Should we let her incubate this egg? I'm worried for many reasons:
1) something just took an infertile egg I put back out there 2 days ago so there is a still a predator watching the nest. I don't want her to be attacked sitting on an egg.
2) the egg will likely still be taken at some point during the 28 days so it would be safer in the incubator.
3) if for some reason she didn't lay this morning or that egg doesn't make it, I don't want her to sit there for 28 days incubating golf balls that she thinks are babies.
4) ducklings have not survived in our area for many years. We have tons of foxes, snakes, turtles, Hawks, and eagles so even if she hatches one, it's survival without human intervention is not likely.

Should I take the egg from her and remove the golf balls so she will stop incubating? We don't really have a good way to separate her and her nest for her to incubate safely that she will have a way to freely leave to get water and food and also the 2 drakes with her are very protective and have been with her for 2 years so I don't know how they would do separated

I feel bad doing this since she's been laying on and off in this nest for 2 months and nothing ever comes of it. But it seems the best outcome for all involved. Should I empty the nest? Do I need to wait for her to leave the nest to take everything? What's the most likely time for her to leave since I know she won't be off the nest often now that she's started. Will this cause her distress? I'm worried to leave her through the night.
 
Move the golf balls to a safe location, the egg to the incubator. If she stops setting, well end of that. If she sets in the new location, at least she can continue safely...
Would she know to look for them? Will she become stressed if her "eggs" all disappear in the 30 minutes she's off the nest?
 
Move the golf balls to a safe location, the egg to the incubator. If she stops setting, well end of that. If she sets in the new location, at least she can continue safely...
Good advice, and I wish my broody ducks were more like my broody chickens.
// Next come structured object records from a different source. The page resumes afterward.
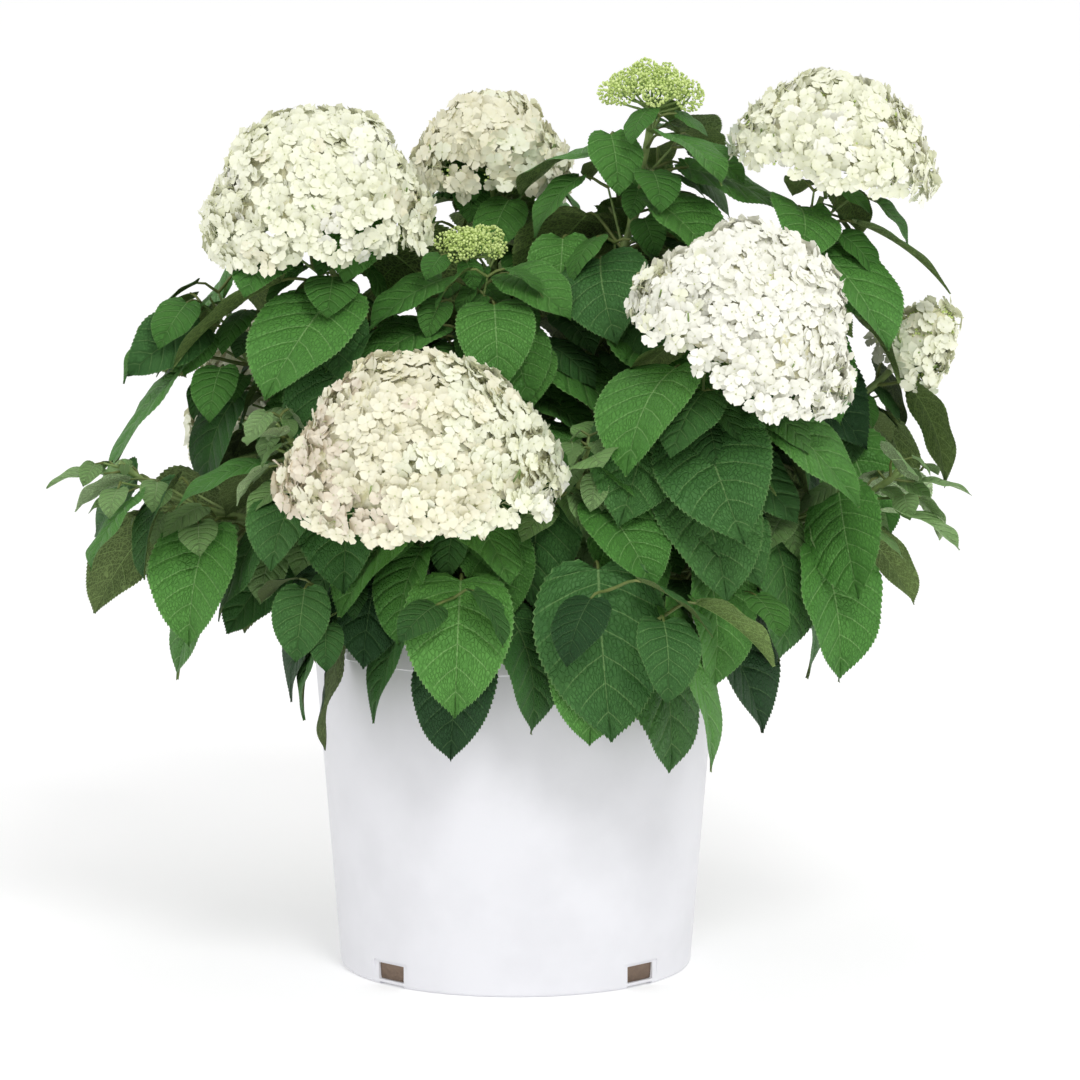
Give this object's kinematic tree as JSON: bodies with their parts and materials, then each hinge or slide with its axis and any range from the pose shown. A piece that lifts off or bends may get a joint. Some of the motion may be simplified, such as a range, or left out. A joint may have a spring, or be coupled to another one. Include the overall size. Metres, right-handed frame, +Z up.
{
  "type": "potted hydrangea shrub",
  "caption": "Mophead hydrangea in bloom: round white flower heads over broad toothed leaves, in a tapered white nursery pot that stands on its flat underside.",
  "frame": {"origin": "middle of the pot's flat underside", "axes": "+Z up along the pot's axis, +X to the right seen from the front, -Y towards the front"},
  "size_m": [0.623, 0.5372, 0.6191],
  "materials": {
    "pot_white": "moulded white plastic with a soft sheen",
    "potting_mix": "crumbly dark bark and peat, matt",
    "old_wood": "flaking grey-brown bark, matt",
    "cane_green": "smooth green bark that browns with age",
    "leaf_green": "quilted leaf surface with a soft sheen",
    "petal_white": "thin creamy white petals, matt",
    "bud_green": "small yellow-green buds, matt"
  },
  "bodies": {
    "root": {"pot": "pot_white", "potting_mix": "potting_mix", "root_crown": "old_wood", "cane_low_front": "cane_green", "cane_low_middle": "cane_green", "cane_low_right": "cane_green", "cane_low_left": "cane_green", "cane_young_left": "cane_green", "cane_young_front": "cane_green", "cane_side_left": "cane_green", "cane_side_right": "cane_green", "cane_bud_front": "cane_green", "cane_bud_top": "cane_green", "cane_bloom_front": "cane_green", "cane_bloom_middle": "cane_green", "cane_leafy_right": "cane_green", "cane_bloom_left": "cane_green", "cane_bloom_right": "cane_green", "cane_bloom_small": "cane_green", "cane_shoulder_left": "cane_green", "cane_shoulder_right": "cane_green", "cane_bloom_back": "cane_green", "cane_bloom_back_left": "cane_green", "cane_bloom_back_right": "cane_green", "cane_bloom_back_low": "cane_green", "cane_low_back_left": "cane_green", "cane_low_back": "cane_green", "cane_low_back_right": "cane_green", "cane_low_far_right": "cane_green", "mass_low_front": "leaf_green", "mass_low_middle": "leaf_green", "mass_low_right": "leaf_green", "mass_low_left": "leaf_green", "mass_young_left": "leaf_green", "mass_young_front": "leaf_green", "mass_side_left": "leaf_green", "mass_side_right": "leaf_green", "mass_bud_front": "leaf_green", "mass_bud_top": "leaf_green", "mass_bloom_front": "leaf_green", "mass_bloom_middle": "leaf_green", "mass_leafy_right": "leaf_green", "mass_bloom_left": "leaf_green", "mass_bloom_right": "leaf_green", "mass_bloom_small": "leaf_green", "mass_shoulder_left": "leaf_green", "mass_shoulder_right": "leaf_green", "mass_bloom_back": "leaf_green", "mass_bloom_back_left": "leaf_green", "mass_bloom_back_right": "leaf_green", "mass_bloom_back_low": "leaf_green", "mass_low_back_left": "leaf_green", "mass_low_back": "leaf_green", "mass_low_back_right": "leaf_green", "mass_low_far_right": "leaf_green"}
  },
  "joints": []
}
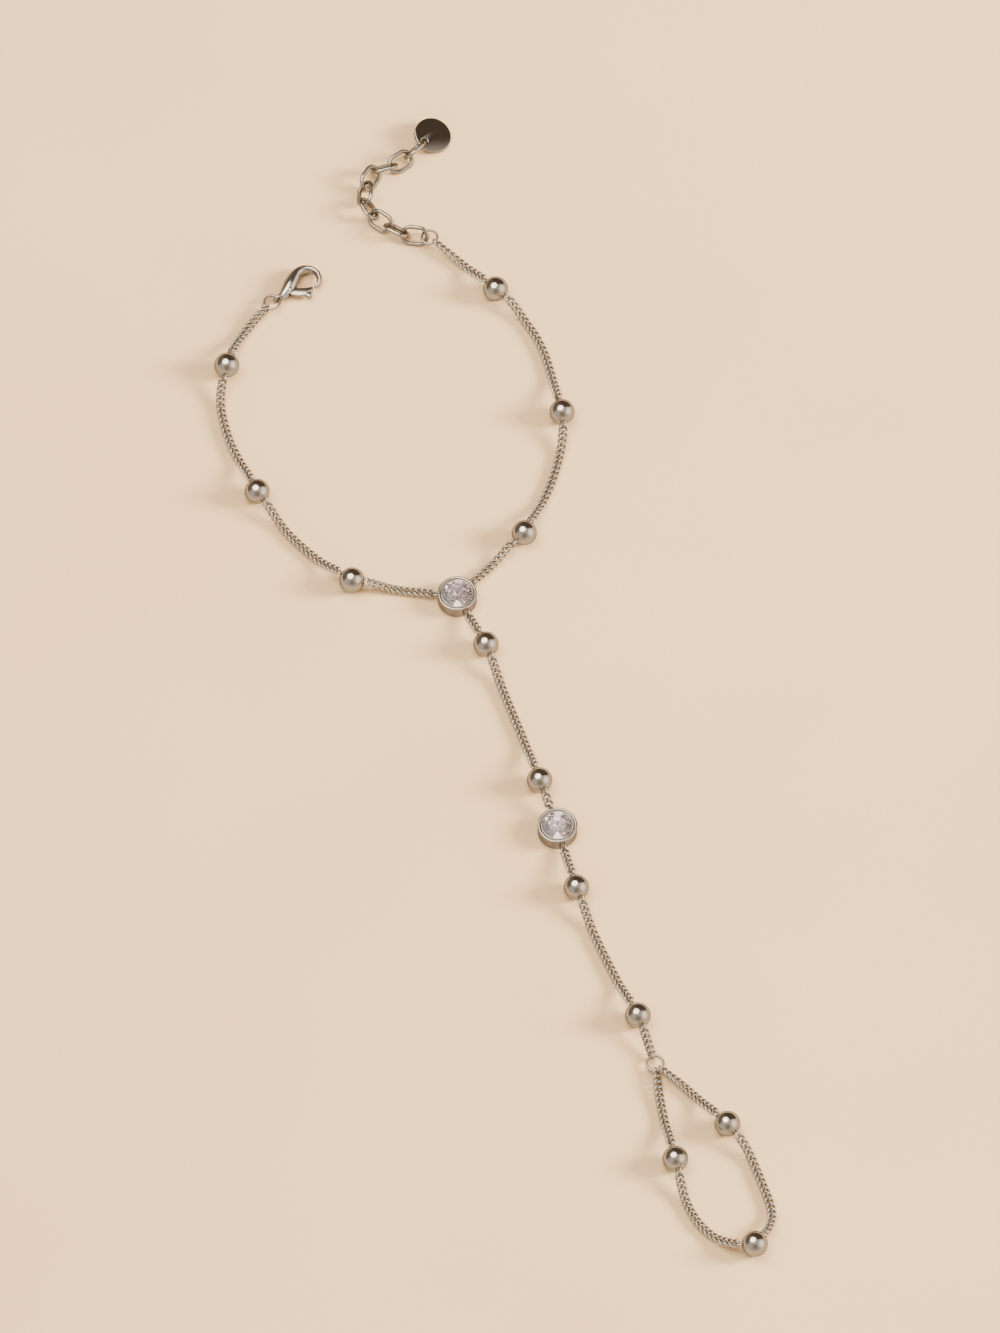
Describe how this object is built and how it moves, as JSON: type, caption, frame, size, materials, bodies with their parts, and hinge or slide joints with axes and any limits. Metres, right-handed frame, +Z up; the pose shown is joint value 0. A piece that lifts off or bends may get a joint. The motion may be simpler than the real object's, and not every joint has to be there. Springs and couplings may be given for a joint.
{
  "type": "hand chain bracelet",
  "caption": "Hand chain with polished beads: a wrist chain with a lobster clasp and extender, a chain down the back of the hand with round stone settings, and a finger loop.",
  "frame": {"origin": "centre of the laid-out bracelet's bounding box, at the surface it lies on", "axes": "+X to the right and +Y towards the clasp, seen from above; +Z up from the surface"},
  "size_m": [0.0873, 0.203, 0.004],
  "materials": {
    "chain_metal": "polished wire, warm silver colour",
    "bead_metal": "mirror polished",
    "setting_metal": "polished",
    "clasp_metal": "polished, tumbled",
    "ring_metal": "polished wire",
    "extender_metal": "polished wire",
    "tag_metal": "mirror polished, plain",
    "stone": "clear brilliant cut"
  },
  "bodies": {
    "bracelet": {"chain_clasp_side": "chain_metal", "chain_extender_side": "chain_metal", "chain_hand_upper": "chain_metal", "chain_hand_lower": "chain_metal", "chain_finger_loop": "chain_metal", "bead_wrist_1": "bead_metal", "bead_wrist_2": "bead_metal", "bead_wrist_3": "bead_metal", "bead_wrist_4": "bead_metal", "bead_wrist_5": "bead_metal", "bead_wrist_6": "bead_metal", "bead_hand_1": "bead_metal", "bead_hand_2": "bead_metal", "bead_hand_3": "bead_metal", "bead_hand_4": "bead_metal", "bead_finger_1": "bead_metal", "bead_finger_2": "bead_metal", "bead_finger_3": "bead_metal", "setting_wrist": "setting_metal", "setting_hand": "setting_metal", "stone_wrist": "stone", "stone_hand": "stone", "clasp_body": "clasp_metal", "clasp_ring": "ring_metal", "extender_ring": "ring_metal", "finger_ring": "ring_metal", "extender_link_1": "extender_metal", "extender_link_2": "extender_metal", "extender_link_3": "extender_metal", "extender_link_4": "extender_metal", "extender_link_5": "extender_metal", "extender_link_6": "extender_metal", "extender_link_7": "extender_metal", "extender_link_8": "extender_metal", "extender_link_9": "extender_metal", "tag": "tag_metal"},
    "clasp_lever": {"clasp_lever": "clasp_metal"}
  },
  "joints": [
    {"name": "clasp_lever_pivot", "type": "hinge", "parent": "bracelet", "child": "clasp_lever", "pos_m": [-0.03162, 0.06958, 0.0011], "axis": [0, 0, 1], "range_deg": [0, 18], "stiffness_Nm_per_rad": 0.004, "springref_deg": -20.05}
  ]
}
Each time I have tried to move a duck it tries to go back to the original nest. :(
 
Another option would be to build a predator proof nesting box over her. :idunno
Unfortunately the nest is technically on our neighbor's property and she doesn't want any more ducks (we have 10) so she won't condone that. If I were to move her to a safe location would it be somewhere enclosed? She wouldn't be able to use the lake or be with the drakes for a month? Because the first thing she did coming off the nest today was quack really loudly for the drakes she hangs out with. Enclosing her so that it's predator proof would definitely be distressing.

I'm leaning towards taking everything out of the nest and just hoping she realizes she needs a new nesting spot or just stops laying in the nest all together
 
Unfortunately the nest is technically on our neighbor's property and she doesn't want any more ducks (we have 10) so she won't condone that. If I were to move her to a safe location would it be somewhere enclosed? She wouldn't be able to use the lake or be with the drakes for a month? Because the first thing she did coming off the nest today was quack really loudly for the drakes she hangs out with. Enclosing her so that it's predator proof would definitely be distressing.

I'm leaning towards taking everything out of the nest and just hoping she realizes she needs a new nesting spot or just stops laying in the nest all together
Well, you can try that... It might possibly work, though the new nesting spot she picks may be no better, and possibly, even worse. Is there no place on your property that is safe for her, where she can at least see her drake buddies, that would be an ok nest spot? If not, then you need to build one somewhere, and then insist that she use it. You will have to be more stubborn than she is and consistently collect all her eggs and place them in the preferred spot. If it is somewhere where she can at least be enclosed safely at night, with or without her drake buddies, that would be good.